Wednesday, April 09, 2014

Research: Governments Need To Restructure Deferred Retirement Plans To Encourage Retention of Employees

A University of Missouri researcher concluded has that states may need to restructure deferred retirement incentives to encourage more employees to remain on the job longer and minimize the disruption to government operations. Using, as a case study, the state of Missouri’s Deferred Retirement Option Provision (BackDROP), Angela Curl, assistant professor in the University of Missouri School of Social Work, looked at how the large numbers of possible retirees—in Missouri, more than 25% of all active state employees will be eligible to retire by 2016—threaten the continuity, membership and institutional histories of the state government workforce.
Curl said that a good system of employee retention is inclusive, flexible and accounts for the wide range of circumstances that retirement-eligible employees may consider when deciding to defer retirement. These circumstances could include caregiving for older parents or having a spouse who is retired. In Missouri, BackDROP offers a one-time payment equaling 90 percent of what employees would have received in benefits for an additional five years of service as incentive to delay retirement.
Curl said that “[e]mployers need to ask if their organizations are designed to promote turnover or promote retention. . . . States should recognize the benefits of promoting retention.
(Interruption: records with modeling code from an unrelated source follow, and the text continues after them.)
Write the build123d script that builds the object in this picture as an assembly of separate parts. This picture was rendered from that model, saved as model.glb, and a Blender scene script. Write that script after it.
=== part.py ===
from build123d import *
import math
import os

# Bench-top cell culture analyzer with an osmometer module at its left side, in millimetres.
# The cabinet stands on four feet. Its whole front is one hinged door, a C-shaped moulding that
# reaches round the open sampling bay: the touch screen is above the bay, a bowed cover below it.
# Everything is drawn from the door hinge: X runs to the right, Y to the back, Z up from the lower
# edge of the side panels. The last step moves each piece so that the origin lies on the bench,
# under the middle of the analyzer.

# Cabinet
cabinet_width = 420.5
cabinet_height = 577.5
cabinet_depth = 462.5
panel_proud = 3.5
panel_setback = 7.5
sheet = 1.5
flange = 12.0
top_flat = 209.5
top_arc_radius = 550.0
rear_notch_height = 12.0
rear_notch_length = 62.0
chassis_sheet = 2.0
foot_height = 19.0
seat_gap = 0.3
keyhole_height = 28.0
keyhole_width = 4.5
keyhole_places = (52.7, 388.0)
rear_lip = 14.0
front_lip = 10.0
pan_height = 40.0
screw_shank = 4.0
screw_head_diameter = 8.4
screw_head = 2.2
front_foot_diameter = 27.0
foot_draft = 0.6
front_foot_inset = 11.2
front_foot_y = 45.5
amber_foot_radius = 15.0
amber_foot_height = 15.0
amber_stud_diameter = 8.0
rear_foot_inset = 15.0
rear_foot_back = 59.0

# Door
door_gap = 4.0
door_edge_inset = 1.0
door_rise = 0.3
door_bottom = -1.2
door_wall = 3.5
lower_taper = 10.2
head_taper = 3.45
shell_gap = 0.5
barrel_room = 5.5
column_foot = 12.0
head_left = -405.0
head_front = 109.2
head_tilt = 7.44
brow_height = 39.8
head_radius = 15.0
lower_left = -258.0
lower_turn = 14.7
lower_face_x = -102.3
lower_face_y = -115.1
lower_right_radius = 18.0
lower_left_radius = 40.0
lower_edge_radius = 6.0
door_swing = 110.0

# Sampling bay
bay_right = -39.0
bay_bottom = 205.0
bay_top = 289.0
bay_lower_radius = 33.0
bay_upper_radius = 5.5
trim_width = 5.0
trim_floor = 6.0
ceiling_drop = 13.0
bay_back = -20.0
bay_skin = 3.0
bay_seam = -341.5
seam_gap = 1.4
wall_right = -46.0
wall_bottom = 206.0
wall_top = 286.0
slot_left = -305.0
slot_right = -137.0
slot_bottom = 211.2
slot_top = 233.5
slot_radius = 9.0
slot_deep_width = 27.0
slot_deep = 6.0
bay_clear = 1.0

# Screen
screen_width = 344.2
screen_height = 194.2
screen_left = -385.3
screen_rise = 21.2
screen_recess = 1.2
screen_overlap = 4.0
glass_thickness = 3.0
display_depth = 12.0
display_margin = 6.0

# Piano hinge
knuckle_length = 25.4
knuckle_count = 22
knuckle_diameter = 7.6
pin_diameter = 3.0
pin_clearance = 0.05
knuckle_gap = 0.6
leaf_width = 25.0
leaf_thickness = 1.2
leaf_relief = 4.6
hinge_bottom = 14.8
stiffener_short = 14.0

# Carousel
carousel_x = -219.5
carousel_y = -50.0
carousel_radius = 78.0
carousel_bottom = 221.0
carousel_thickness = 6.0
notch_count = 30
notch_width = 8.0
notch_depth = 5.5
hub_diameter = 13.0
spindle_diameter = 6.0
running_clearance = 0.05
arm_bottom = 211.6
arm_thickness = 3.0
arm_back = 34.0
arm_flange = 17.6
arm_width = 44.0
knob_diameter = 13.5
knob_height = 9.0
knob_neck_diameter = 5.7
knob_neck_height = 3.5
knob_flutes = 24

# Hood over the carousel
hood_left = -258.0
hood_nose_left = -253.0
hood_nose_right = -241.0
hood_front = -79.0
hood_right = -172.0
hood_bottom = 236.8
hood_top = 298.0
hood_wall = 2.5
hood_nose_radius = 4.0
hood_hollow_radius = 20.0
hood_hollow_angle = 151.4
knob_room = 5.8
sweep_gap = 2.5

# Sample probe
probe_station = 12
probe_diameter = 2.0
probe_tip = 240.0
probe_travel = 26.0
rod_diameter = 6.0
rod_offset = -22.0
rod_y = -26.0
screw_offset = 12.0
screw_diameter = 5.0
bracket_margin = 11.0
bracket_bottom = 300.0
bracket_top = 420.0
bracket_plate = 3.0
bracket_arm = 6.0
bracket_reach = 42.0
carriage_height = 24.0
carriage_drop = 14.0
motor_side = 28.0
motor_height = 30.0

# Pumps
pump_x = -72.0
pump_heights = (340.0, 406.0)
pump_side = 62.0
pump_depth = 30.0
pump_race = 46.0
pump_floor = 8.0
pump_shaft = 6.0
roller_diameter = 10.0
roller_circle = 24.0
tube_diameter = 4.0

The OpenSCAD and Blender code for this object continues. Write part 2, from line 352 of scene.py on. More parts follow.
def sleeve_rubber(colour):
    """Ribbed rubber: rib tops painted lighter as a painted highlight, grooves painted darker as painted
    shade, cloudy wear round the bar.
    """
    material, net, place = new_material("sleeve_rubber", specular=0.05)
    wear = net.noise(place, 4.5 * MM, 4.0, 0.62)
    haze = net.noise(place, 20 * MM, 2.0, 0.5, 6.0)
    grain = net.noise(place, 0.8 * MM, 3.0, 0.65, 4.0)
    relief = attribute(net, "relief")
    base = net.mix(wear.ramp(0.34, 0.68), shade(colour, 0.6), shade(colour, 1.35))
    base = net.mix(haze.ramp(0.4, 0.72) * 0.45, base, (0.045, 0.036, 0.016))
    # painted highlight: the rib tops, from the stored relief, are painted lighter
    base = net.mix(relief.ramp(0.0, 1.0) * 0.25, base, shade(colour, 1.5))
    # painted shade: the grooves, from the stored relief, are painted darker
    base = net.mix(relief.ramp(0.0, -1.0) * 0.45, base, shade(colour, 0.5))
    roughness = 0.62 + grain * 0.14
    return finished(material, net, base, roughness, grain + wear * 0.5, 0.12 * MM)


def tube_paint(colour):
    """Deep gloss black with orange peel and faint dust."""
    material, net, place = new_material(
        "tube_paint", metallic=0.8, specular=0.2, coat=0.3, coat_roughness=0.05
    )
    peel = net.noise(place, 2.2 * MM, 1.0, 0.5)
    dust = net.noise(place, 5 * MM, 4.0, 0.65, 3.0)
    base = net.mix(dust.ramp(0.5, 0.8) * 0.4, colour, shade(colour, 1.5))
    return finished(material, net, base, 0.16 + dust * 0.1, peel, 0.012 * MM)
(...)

Using delayed retirement incentives to encourage retention is important, particularly when dealing with older employees.”

A paper—“A case study of Missouri’s deferred retirement incentive for state employees”—co-authored by Kirsten Havig, will appear in the Journal of Aging and Social Policy`. Among other things, the study also found that social demographics such as race, sex, level of education and marital status did not play a significant role in an employee’s decision to defer retirement.